Le merlu du Pacifique, l'un des poissons les plus pêchés le long de la côte ouest des États-Unis, est réputé pour être soumis à une bonne gestion. On trouve ce poisson dans les sandwiches, les bâtonnets de poissons congelés, les huiles oméga-3 et le surimi. Actuellement, le nombre de merlus est assez élevé. Pourtant, les scientifiques ont découvert que la pêche avait décimé 90 % de leur groupe le plus âgé.
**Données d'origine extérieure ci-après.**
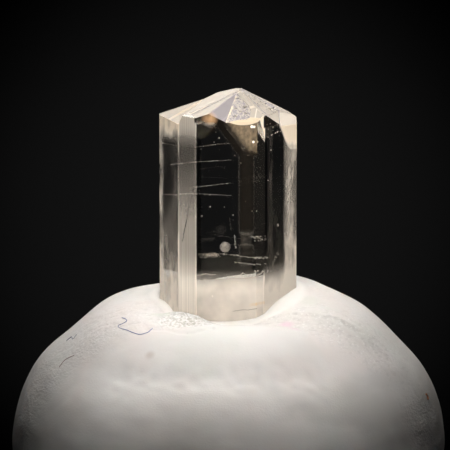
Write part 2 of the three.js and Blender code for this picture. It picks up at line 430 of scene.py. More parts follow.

« Si cela ne vous convient pas, c'est qu'il est temps de changer la manière dont sont gérées les pêcheries », explique le co-auteur de l'étude.

 

UNE SOLUTION TOUTE SIMPLE

L'une des solutions consisterait à instaurer des limites dites d'intervalle, lesquelles empêcheraient la pêche de poissons au-delà d'une certaine taille. Cette méthode participerait à la protection des membres âgés d'une population. Elle peut toutefois s'avérer complexe et onéreuse, aussi bien pour l'industrie que pour les régulateurs. Une alternative consisterait à alterner les zones de pêche d'une saison à l'autre, comme le font les agriculteurs avec leurs cultures, afin de permettre à certaines régions de se rétablir.

Cependant, la manière la plus simple de protéger les vieux poissons est peut-être celle qui a attiré le plus l'attention au cours de ces dernières années, à savoir l'établissement de réserves marines. En instaurant des zones d'interdiction de pêche, nous nous assurons qu'une partie de la catégorie la plus âgée ne risque jamais d'être capturée.

« Je suis un fervent partisan des zones d'interdiction de pêche », affirme Trevor Branch. « Si l'on souhaite maintenir en vie les poissons plus âgés, il va nous falloir renoncer à une partie de nos prises. »

Selon lui, ce serait également le meilleur moyen de s'assurer que les poissons puissent être pêchés pour les années à venir.

« Il faut y voir une forme de politique d'assurance », ajoute-t-il.